When we walk out of the shelter, the two girls sit silently beside each other, on one of the wooden benches.
It’s late afternoon when we arrive at the stadium of Donetsk. The recently landed UFO, with its glass facade, got scratched, but not heavily damaged through the hostilities. The sports heroes shown on the enormous banners decorating it, are long gone; the club moved to Western Ukraine, probably because it’s owner didn’t want to lose the chance to participate in the Champions league, even though it means that the fans from its home town, have to cross into now enemy territory to assist. The shiny stadium remains an empty shell, surrounded by the elaborate system of cages and fences the UEFA nobles use to control a wild proletarian mob.
It’s illuminated at night, says Olga, it’s beautiful, it looks like a diamond. I can’t confirm that; there’s still a curfew at night in Donetsk, so the only strangers able to see that, are the ones residing in the flashy new hotel towers, nearby.

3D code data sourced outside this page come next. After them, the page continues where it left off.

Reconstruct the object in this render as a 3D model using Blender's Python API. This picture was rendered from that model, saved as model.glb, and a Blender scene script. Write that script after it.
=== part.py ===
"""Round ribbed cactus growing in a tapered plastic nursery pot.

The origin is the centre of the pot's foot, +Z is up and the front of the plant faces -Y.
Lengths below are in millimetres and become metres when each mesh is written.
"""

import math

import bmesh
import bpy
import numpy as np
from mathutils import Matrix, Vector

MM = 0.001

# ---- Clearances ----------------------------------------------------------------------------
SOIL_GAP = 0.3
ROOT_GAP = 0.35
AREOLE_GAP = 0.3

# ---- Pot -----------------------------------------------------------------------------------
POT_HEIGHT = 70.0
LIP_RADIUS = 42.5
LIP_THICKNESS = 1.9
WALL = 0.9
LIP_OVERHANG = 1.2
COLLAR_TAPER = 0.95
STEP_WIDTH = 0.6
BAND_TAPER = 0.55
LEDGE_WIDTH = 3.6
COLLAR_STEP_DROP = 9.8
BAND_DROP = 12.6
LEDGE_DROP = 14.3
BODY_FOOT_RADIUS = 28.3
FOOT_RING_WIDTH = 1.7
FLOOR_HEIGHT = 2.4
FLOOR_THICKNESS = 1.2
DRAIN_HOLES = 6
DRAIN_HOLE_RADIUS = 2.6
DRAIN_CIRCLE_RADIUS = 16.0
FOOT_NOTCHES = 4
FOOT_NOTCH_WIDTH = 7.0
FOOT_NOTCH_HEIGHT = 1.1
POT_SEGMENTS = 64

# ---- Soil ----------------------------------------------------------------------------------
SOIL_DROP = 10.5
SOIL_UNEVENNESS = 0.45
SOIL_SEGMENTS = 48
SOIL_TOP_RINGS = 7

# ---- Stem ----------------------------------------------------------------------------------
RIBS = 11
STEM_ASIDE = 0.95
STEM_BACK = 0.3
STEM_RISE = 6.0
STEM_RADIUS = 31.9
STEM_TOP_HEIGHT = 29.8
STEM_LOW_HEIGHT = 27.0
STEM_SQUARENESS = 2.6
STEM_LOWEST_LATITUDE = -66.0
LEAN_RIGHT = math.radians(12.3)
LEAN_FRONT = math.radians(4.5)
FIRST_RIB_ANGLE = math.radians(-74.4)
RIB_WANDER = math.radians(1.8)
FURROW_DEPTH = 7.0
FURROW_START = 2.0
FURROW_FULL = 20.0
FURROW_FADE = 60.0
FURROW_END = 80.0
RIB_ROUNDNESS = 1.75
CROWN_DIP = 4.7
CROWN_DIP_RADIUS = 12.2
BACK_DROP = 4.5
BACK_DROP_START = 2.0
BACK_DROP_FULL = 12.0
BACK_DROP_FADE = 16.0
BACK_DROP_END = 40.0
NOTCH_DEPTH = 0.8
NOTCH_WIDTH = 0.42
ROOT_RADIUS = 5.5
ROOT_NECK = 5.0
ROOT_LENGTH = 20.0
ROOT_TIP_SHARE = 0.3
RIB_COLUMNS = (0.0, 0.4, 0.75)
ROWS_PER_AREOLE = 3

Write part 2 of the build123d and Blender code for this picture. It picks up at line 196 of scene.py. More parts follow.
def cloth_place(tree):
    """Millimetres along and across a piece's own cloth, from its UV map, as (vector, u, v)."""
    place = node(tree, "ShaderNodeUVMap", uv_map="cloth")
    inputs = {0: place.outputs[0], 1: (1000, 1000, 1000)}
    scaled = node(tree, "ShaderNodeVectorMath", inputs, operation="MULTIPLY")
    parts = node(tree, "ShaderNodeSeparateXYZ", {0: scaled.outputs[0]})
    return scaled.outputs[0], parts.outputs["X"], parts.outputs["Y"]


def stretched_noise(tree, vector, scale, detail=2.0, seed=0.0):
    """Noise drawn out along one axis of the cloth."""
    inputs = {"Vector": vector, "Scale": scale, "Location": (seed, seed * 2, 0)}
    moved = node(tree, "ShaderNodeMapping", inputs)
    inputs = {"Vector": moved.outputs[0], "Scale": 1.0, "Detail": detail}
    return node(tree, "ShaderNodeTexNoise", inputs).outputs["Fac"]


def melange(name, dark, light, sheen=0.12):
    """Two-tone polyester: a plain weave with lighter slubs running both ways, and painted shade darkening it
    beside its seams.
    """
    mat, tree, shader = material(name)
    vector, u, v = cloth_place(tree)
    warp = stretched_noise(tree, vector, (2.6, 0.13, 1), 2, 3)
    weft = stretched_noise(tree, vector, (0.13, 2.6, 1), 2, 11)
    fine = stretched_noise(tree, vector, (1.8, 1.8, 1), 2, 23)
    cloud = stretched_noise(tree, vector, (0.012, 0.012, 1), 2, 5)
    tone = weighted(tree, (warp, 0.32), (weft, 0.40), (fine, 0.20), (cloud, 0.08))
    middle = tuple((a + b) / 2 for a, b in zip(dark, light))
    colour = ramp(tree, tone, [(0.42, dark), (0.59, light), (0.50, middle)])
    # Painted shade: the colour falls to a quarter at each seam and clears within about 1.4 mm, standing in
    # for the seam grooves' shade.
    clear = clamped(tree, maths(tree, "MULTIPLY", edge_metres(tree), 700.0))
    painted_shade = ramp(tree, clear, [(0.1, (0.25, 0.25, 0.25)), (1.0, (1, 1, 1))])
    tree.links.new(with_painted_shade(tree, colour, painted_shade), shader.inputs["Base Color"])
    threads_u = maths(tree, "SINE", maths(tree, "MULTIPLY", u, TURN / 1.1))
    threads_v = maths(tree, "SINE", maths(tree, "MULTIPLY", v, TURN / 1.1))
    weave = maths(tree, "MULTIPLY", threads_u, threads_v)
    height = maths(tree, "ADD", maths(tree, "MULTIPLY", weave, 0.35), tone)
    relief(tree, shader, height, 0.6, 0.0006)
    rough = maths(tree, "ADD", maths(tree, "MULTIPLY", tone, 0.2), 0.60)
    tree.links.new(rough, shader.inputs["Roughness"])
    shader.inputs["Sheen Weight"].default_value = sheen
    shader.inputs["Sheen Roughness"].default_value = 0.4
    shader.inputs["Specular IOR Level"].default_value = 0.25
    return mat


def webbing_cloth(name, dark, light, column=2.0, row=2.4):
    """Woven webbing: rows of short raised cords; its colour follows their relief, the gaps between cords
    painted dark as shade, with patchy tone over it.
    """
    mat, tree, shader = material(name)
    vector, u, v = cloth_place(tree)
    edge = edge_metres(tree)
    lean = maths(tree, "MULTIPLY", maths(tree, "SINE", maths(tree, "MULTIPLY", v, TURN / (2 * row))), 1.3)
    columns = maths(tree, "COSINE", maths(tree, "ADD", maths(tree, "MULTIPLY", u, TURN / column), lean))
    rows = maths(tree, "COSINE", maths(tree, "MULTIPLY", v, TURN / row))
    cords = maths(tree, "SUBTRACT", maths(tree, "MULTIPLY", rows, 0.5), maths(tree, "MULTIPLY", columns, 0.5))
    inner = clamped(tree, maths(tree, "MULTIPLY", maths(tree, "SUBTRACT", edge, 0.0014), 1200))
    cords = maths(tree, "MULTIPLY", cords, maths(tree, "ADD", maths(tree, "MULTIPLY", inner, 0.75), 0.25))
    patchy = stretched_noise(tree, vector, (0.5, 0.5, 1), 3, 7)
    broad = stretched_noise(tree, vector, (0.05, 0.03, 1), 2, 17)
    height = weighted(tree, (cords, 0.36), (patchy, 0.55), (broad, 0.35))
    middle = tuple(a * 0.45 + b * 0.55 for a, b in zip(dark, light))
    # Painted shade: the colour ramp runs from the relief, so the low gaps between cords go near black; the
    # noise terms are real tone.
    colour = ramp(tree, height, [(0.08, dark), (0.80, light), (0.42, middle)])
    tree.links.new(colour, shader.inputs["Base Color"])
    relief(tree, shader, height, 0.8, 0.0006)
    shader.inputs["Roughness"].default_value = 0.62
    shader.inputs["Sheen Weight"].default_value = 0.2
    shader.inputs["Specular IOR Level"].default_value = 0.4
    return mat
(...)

Besides the stadium, is a monument for the Great Patriotic War, a late version from the 1980s, a black triangular construction with two big statues of a soldier and a miner; on the platform in front of it, tanks, anti-aircraft-guns and other WWII armoury. Stanislawka, the former florist, climbs an ancient APC and asks for a photo. The space next to it is empty; nobody knows whether the missing object was removed for a repaint in preparation for the approaching anniversary of Victory day or whether it was put back into service, as it happened to others of these monuments. Couples come here after their wedding, tells Olga, it’s tradition, to honour their ancestors, who fought to defeat fascism; how could we ever accept our history to be rewritten? How could we ever accept a Bandera rule?